■ **Your objective**: Read the listing below and copy out every line that holds "names".
>> Begin
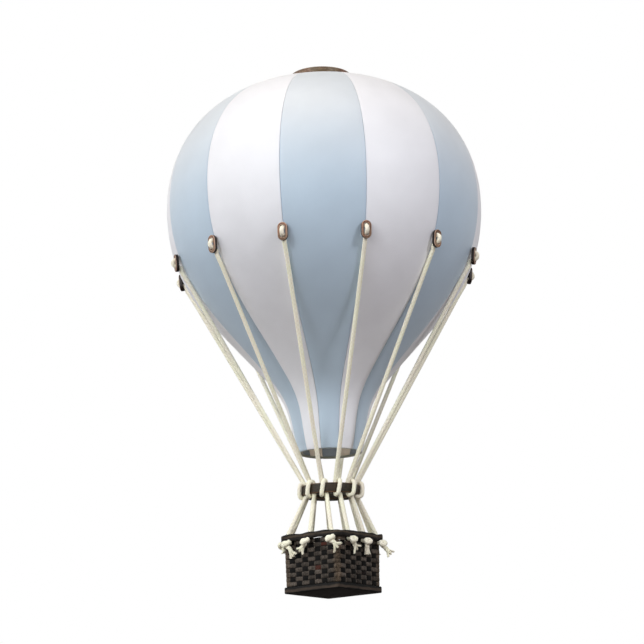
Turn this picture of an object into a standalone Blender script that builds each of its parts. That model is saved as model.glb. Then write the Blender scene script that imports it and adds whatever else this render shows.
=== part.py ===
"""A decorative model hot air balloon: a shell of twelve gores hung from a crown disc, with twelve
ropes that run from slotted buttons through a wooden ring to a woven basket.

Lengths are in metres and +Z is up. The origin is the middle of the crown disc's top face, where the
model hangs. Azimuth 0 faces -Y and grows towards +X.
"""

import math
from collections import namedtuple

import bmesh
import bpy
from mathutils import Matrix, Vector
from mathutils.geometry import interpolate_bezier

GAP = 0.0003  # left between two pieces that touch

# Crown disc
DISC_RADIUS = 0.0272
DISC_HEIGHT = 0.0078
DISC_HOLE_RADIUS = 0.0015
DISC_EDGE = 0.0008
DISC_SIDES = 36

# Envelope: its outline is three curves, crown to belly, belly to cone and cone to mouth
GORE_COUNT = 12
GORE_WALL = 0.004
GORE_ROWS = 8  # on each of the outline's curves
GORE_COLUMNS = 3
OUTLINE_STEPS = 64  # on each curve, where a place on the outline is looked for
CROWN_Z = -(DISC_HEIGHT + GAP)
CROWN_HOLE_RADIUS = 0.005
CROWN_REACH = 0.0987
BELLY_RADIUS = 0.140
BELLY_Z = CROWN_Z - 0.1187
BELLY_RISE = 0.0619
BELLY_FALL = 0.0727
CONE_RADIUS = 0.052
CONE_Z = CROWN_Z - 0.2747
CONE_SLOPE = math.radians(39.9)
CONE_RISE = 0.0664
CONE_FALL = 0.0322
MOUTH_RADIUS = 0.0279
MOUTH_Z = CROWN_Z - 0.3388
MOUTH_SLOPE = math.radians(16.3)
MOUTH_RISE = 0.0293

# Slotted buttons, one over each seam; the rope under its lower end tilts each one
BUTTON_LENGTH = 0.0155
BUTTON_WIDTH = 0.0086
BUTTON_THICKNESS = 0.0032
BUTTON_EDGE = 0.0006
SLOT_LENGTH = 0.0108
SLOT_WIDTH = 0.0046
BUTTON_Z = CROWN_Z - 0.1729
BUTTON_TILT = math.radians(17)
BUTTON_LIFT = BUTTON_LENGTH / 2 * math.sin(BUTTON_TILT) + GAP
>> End
>> Begin
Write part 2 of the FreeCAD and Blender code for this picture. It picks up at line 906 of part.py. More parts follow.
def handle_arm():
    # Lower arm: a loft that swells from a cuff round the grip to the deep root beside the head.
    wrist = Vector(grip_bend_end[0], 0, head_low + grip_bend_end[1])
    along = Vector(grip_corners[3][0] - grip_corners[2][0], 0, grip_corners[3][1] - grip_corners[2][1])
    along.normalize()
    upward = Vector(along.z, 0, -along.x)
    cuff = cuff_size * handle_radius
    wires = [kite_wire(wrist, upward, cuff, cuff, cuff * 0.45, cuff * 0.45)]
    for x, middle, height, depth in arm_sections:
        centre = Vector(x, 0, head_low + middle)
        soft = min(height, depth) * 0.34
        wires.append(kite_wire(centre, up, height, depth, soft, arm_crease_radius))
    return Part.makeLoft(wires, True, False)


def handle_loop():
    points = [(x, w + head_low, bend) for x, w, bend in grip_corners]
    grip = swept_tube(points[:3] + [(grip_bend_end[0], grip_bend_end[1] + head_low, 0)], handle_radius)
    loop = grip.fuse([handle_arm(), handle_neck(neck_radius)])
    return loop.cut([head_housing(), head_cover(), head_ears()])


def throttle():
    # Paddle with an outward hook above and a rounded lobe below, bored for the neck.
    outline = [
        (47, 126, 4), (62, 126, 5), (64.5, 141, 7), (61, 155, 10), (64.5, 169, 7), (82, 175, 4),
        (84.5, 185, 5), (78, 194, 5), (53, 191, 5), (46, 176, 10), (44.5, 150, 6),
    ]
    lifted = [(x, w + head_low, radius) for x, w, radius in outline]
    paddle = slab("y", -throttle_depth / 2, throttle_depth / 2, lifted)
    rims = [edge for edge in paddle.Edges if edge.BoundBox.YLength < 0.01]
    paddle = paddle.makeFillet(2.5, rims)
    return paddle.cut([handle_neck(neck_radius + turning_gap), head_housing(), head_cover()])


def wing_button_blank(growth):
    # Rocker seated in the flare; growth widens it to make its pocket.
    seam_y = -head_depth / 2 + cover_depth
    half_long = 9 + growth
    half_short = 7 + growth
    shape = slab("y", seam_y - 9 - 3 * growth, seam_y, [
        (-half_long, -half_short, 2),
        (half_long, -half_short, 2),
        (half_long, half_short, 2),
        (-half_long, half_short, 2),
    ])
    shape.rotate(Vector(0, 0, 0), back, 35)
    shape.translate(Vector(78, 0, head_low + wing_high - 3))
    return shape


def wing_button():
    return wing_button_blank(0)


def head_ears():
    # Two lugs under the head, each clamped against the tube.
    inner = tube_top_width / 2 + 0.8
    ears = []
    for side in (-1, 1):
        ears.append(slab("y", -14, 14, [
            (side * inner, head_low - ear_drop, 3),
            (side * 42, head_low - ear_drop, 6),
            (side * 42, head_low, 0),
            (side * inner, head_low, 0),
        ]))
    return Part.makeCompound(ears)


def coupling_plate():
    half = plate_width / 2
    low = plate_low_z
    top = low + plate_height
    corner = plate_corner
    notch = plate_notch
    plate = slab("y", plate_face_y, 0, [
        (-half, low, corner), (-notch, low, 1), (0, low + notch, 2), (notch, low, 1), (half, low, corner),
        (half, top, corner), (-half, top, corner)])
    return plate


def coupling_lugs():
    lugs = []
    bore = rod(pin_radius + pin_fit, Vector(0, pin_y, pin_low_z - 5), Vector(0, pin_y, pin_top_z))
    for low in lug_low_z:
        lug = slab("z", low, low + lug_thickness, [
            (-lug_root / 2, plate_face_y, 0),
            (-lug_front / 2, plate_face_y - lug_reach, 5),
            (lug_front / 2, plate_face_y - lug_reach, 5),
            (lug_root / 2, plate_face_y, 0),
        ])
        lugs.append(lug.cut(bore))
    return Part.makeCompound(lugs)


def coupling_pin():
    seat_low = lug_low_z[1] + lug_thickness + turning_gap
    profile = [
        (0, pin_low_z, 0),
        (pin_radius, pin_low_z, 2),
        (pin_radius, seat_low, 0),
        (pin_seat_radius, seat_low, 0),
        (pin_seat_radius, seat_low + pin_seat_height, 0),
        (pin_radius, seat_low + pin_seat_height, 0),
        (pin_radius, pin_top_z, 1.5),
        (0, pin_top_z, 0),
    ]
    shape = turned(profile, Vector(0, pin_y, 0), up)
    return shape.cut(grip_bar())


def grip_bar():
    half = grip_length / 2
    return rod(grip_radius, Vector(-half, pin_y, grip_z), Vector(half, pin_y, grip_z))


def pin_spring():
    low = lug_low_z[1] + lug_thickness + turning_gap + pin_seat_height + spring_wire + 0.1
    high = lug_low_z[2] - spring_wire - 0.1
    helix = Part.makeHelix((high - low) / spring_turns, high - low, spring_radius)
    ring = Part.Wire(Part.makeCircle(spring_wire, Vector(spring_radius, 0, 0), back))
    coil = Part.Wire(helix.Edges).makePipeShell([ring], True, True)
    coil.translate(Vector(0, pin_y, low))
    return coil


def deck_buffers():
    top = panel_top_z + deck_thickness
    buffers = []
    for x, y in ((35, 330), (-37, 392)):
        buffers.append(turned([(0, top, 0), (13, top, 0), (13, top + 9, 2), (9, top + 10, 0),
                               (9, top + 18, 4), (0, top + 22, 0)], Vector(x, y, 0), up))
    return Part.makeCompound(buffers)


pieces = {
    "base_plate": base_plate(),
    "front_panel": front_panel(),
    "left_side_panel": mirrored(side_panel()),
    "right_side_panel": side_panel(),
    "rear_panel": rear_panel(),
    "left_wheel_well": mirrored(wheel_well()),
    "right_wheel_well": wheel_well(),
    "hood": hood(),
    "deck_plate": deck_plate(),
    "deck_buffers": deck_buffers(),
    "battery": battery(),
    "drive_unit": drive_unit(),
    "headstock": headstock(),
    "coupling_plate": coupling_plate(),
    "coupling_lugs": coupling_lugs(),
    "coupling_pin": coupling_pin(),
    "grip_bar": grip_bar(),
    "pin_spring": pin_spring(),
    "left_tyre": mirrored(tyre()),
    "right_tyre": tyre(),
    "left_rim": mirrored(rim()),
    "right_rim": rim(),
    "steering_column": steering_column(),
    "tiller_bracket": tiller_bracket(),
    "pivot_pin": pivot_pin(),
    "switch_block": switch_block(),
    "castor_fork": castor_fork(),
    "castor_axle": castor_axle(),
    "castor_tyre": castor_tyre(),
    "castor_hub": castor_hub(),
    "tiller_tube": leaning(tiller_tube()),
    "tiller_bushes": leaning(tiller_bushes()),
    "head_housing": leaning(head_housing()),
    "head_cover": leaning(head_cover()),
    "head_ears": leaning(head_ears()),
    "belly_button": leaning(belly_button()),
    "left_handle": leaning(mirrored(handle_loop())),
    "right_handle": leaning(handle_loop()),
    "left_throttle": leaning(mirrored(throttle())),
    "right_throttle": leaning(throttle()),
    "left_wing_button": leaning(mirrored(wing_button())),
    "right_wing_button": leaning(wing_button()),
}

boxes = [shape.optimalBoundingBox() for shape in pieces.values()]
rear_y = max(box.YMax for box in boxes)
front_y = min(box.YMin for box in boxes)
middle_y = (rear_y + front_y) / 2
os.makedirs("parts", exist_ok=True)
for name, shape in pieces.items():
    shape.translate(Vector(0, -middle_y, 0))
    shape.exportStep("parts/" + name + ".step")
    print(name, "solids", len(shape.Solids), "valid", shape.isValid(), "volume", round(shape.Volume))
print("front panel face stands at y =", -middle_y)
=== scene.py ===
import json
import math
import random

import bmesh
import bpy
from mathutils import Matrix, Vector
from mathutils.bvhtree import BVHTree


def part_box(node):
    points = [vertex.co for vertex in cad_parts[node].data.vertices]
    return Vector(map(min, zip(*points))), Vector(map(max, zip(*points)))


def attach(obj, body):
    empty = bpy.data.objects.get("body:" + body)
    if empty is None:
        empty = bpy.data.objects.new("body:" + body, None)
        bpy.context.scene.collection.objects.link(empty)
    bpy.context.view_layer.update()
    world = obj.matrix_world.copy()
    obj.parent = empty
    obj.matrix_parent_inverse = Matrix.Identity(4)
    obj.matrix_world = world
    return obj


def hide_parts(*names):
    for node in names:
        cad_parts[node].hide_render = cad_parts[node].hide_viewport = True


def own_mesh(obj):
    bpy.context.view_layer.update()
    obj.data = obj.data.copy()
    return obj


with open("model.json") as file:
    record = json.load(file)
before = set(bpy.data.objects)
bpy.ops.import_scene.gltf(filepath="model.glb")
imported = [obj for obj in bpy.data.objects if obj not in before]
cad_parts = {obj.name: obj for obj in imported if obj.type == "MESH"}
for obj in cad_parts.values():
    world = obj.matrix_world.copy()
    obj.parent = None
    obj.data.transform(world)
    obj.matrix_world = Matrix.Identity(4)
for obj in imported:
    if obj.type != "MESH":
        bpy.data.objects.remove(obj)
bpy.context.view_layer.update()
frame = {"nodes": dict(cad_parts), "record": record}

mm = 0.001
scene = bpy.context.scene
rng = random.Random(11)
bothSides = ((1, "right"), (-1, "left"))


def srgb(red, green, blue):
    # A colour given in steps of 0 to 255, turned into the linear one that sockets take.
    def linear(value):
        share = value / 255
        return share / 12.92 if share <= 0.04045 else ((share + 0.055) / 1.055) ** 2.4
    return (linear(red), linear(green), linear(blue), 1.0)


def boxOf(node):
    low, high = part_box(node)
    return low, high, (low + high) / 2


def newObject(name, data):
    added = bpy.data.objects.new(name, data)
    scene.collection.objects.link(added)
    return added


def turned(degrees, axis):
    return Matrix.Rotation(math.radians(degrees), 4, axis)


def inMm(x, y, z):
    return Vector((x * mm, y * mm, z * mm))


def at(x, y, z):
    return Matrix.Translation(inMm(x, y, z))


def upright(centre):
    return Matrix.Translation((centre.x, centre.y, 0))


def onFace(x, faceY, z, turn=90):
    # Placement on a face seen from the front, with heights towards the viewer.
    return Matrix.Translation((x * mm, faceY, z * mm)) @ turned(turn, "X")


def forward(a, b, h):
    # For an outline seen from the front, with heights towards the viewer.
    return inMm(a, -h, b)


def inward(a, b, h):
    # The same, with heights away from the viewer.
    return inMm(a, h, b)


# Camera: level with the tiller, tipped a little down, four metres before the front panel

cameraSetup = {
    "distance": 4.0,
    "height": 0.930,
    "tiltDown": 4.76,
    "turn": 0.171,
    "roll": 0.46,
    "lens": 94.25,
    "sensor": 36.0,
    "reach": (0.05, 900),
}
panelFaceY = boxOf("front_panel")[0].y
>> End
■ **Exercise solution**:
def hide_parts(*names):
    for node in names:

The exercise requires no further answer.